--- Start of SUPPLIED RECORDS ---
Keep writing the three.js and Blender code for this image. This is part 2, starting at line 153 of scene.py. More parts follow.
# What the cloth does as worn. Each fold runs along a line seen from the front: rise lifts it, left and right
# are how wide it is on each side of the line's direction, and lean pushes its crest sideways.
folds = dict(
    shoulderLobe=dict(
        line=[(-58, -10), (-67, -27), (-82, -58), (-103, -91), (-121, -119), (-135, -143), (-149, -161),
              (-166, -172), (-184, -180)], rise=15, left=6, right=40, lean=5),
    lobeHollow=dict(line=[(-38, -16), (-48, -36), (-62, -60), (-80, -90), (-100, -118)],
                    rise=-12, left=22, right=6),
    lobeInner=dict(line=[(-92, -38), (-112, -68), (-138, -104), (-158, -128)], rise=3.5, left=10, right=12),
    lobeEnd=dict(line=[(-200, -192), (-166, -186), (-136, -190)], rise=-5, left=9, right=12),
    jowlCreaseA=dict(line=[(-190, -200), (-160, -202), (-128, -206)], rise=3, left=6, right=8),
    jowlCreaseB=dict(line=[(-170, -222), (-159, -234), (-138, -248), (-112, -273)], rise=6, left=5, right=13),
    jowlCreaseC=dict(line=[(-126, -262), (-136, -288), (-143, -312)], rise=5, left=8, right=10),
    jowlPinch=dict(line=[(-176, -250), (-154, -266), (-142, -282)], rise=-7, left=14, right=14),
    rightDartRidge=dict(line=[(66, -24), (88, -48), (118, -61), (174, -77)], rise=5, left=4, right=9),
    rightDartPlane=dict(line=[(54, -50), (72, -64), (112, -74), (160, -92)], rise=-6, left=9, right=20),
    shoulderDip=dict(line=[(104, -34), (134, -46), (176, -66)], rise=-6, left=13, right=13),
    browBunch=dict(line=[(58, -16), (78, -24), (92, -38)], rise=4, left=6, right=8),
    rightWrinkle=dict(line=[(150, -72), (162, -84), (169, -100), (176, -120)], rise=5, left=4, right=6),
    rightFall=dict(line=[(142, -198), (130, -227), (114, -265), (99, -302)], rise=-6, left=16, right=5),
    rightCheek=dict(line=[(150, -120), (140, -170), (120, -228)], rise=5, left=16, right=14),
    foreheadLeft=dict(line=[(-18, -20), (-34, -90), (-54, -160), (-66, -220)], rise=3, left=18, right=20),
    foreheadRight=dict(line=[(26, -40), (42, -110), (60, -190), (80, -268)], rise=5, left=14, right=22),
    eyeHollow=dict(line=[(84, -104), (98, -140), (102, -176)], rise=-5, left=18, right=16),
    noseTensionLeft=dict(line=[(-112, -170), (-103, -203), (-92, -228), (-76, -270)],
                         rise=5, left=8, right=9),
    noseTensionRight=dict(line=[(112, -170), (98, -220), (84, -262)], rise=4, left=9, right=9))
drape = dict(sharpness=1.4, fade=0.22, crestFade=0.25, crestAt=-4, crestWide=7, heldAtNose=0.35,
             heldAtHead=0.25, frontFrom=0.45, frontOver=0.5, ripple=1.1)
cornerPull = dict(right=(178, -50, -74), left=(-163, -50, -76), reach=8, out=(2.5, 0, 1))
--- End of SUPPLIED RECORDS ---
--- Start of SUPPLIED RECORDS ---
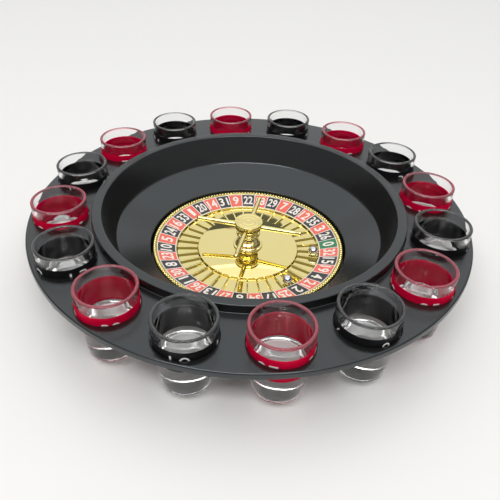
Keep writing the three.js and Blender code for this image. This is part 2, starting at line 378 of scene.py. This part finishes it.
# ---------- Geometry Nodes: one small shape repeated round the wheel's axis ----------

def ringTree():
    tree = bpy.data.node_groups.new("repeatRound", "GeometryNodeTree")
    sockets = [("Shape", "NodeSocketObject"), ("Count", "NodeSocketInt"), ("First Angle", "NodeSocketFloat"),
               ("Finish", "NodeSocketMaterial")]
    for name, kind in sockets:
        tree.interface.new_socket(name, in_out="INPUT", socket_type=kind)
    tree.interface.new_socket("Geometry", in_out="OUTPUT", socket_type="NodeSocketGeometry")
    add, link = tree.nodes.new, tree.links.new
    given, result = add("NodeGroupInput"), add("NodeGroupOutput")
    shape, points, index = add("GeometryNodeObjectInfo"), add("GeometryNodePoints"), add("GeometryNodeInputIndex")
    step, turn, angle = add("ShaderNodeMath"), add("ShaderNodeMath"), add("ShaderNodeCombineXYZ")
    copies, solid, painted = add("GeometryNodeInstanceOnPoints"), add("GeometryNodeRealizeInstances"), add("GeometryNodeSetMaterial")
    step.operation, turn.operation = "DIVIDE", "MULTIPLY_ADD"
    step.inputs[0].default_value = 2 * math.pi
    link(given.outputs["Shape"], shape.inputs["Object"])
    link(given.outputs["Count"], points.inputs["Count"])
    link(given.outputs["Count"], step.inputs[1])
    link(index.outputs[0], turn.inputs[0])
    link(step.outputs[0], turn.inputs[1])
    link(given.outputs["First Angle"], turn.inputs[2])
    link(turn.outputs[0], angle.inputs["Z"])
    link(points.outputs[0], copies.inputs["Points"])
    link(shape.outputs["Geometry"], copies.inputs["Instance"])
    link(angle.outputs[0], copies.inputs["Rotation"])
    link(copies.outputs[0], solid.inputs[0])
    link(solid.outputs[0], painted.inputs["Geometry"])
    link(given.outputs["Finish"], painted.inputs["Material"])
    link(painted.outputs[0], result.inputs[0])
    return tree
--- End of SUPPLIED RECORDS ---
### CHALLENGE
Scan the lines above for "image", then copy every one that has it.

### ANSWER IN FULL
Keep writing the three.js and Blender code for this image. This is part 2, starting at line 153 of scene.py. More parts follow.
Keep writing the three.js and Blender code for this image. This is part 2, starting at line 378 of scene.py. This part finishes it.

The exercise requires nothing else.